Exercise directions. Make an exact copy of the lines below.

##### Supplied data

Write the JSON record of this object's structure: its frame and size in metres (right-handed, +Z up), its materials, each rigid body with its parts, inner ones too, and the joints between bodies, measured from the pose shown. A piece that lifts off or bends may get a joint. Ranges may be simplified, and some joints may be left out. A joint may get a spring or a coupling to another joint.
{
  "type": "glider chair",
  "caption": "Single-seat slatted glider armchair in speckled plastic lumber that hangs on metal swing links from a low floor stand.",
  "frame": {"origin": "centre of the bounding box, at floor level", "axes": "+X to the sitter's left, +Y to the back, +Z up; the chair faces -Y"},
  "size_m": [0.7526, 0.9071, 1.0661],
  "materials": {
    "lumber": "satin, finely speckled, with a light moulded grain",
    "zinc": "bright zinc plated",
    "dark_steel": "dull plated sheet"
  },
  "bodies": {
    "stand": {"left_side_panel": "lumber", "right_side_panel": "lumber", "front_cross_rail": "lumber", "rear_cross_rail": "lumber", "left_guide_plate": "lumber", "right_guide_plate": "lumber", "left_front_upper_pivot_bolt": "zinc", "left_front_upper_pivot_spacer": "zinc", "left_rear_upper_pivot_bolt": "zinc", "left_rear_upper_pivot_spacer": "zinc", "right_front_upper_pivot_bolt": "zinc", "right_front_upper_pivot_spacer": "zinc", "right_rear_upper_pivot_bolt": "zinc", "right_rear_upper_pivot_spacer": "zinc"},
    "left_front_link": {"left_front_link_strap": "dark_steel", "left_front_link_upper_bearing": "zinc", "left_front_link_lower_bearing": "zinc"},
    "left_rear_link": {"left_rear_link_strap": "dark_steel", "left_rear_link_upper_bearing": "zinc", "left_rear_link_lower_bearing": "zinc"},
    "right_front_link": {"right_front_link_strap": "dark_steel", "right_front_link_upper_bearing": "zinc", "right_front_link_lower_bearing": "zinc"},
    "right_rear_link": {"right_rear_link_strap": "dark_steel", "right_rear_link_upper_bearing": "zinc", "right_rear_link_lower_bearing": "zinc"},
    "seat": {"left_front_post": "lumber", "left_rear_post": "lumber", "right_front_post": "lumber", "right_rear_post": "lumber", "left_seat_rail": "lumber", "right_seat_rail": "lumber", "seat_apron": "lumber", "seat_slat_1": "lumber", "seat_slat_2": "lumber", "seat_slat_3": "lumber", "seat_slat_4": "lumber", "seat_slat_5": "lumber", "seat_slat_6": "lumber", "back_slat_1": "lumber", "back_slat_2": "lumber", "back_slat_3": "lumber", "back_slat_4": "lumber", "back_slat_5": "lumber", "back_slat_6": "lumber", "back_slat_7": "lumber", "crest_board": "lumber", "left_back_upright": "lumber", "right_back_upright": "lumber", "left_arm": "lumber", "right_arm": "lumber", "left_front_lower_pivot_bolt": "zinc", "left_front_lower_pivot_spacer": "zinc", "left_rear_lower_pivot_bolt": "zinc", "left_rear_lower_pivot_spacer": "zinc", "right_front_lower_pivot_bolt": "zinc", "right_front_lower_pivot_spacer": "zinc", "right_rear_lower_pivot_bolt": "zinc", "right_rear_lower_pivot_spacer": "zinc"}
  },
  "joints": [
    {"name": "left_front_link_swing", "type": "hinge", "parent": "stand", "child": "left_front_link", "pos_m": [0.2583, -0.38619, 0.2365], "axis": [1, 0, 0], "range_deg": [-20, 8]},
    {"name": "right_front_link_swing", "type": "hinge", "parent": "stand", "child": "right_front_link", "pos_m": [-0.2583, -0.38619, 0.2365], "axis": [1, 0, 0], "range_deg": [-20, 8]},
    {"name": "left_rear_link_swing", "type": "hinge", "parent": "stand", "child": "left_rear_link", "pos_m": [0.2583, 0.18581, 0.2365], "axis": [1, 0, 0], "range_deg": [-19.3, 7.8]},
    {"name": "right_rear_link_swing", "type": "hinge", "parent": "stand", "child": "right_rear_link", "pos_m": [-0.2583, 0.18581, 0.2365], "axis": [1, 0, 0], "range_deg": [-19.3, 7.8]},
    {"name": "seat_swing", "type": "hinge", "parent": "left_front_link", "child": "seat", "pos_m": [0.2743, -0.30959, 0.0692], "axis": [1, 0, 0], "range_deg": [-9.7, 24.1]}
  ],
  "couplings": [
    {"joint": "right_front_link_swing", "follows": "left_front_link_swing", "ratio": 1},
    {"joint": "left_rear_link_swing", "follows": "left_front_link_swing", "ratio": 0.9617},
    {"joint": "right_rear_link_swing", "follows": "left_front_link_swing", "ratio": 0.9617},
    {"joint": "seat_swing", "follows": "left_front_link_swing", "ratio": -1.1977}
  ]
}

##########

The solution.
Write the JSON record of this object's structure: its frame and size in metres (right-handed, +Z up), its materials, each rigid body with its parts, inner ones too, and the joints between bodies, measured from the pose shown. A piece that lifts off or bends may get a joint. Ranges may be simplified, and some joints may be left out. A joint may get a spring or a coupling to another joint.
{
  "type": "glider chair",
  "caption": "Single-seat slatted glider armchair in speckled plastic lumber that hangs on metal swing links from a low floor stand.",
  "frame": {"origin": "centre of the bounding box, at floor level", "axes": "+X to the sitter's left, +Y to the back, +Z up; the chair faces -Y"},
  "size_m": [0.7526, 0.9071, 1.0661],
  "materials": {
    "lumber": "satin, finely speckled, with a light moulded grain",
    "zinc": "bright zinc plated",
    "dark_steel": "dull plated sheet"
  },
  "bodies": {
    "stand": {"left_side_panel": "lumber", "right_side_panel": "lumber", "front_cross_rail": "lumber", "rear_cross_rail": "lumber", "left_guide_plate": "lumber", "right_guide_plate": "lumber", "left_front_upper_pivot_bolt": "zinc", "left_front_upper_pivot_spacer": "zinc", "left_rear_upper_pivot_bolt": "zinc", "left_rear_upper_pivot_spacer": "zinc", "right_front_upper_pivot_bolt": "zinc", "right_front_upper_pivot_spacer": "zinc", "right_rear_upper_pivot_bolt": "zinc", "right_rear_upper_pivot_spacer": "zinc"},
    "left_front_link": {"left_front_link_strap": "dark_steel", "left_front_link_upper_bearing": "zinc", "left_front_link_lower_bearing": "zinc"},
    "left_rear_link": {"left_rear_link_strap": "dark_steel", "left_rear_link_upper_bearing": "zinc", "left_rear_link_lower_bearing": "zinc"},
    "right_front_link": {"right_front_link_strap": "dark_steel", "right_front_link_upper_bearing": "zinc", "right_front_link_lower_bearing": "zinc"},
    "right_rear_link": {"right_rear_link_strap": "dark_steel", "right_rear_link_upper_bearing": "zinc", "right_rear_link_lower_bearing": "zinc"},
    "seat": {"left_front_post": "lumber", "left_rear_post": "lumber", "right_front_post": "lumber", "right_rear_post": "lumber", "left_seat_rail": "lumber", "right_seat_rail": "lumber", "seat_apron": "lumber", "seat_slat_1": "lumber", "seat_slat_2": "lumber", "seat_slat_3": "lumber", "seat_slat_4": "lumber", "seat_slat_5": "lumber", "seat_slat_6": "lumber", "back_slat_1": "lumber", "back_slat_2": "lumber", "back_slat_3": "lumber", "back_slat_4": "lumber", "back_slat_5": "lumber", "back_slat_6": "lumber", "back_slat_7": "lumber", "crest_board": "lumber", "left_back_upright": "lumber", "right_back_upright": "lumber", "left_arm": "lumber", "right_arm": "lumber", "left_front_lower_pivot_bolt": "zinc", "left_front_lower_pivot_spacer": "zinc", "left_rear_lower_pivot_bolt": "zinc", "left_rear_lower_pivot_spacer": "zinc", "right_front_lower_pivot_bolt": "zinc", "right_front_lower_pivot_spacer": "zinc", "right_rear_lower_pivot_bolt": "zinc", "right_rear_lower_pivot_spacer": "zinc"}
  },
  "joints": [
    {"name": "left_front_link_swing", "type": "hinge", "parent": "stand", "child": "left_front_link", "pos_m": [0.2583, -0.38619, 0.2365], "axis": [1, 0, 0], "range_deg": [-20, 8]},
    {"name": "right_front_link_swing", "type": "hinge", "parent": "stand", "child": "right_front_link", "pos_m": [-0.2583, -0.38619, 0.2365], "axis": [1, 0, 0], "range_deg": [-20, 8]},
    {"name": "left_rear_link_swing", "type": "hinge", "parent": "stand", "child": "left_rear_link", "pos_m": [0.2583, 0.18581, 0.2365], "axis": [1, 0, 0], "range_deg": [-19.3, 7.8]},
    {"name": "right_rear_link_swing", "type": "hinge", "parent": "stand", "child": "right_rear_link", "pos_m": [-0.2583, 0.18581, 0.2365], "axis": [1, 0, 0], "range_deg": [-19.3, 7.8]},
    {"name": "seat_swing", "type": "hinge", "parent": "left_front_link", "child": "seat", "pos_m": [0.2743, -0.30959, 0.0692], "axis": [1, 0, 0], "range_deg": [-9.7, 24.1]}
  ],
  "couplings": [
    {"joint": "right_front_link_swing", "follows": "left_front_link_swing", "ratio": 1},
    {"joint": "left_rear_link_swing", "follows": "left_front_link_swing", "ratio": 0.9617},
    {"joint": "right_rear_link_swing", "follows": "left_front_link_swing", "ratio": 0.9617},
    {"joint": "seat_swing", "follows": "left_front_link_swing", "ratio": -1.1977}
  ]
}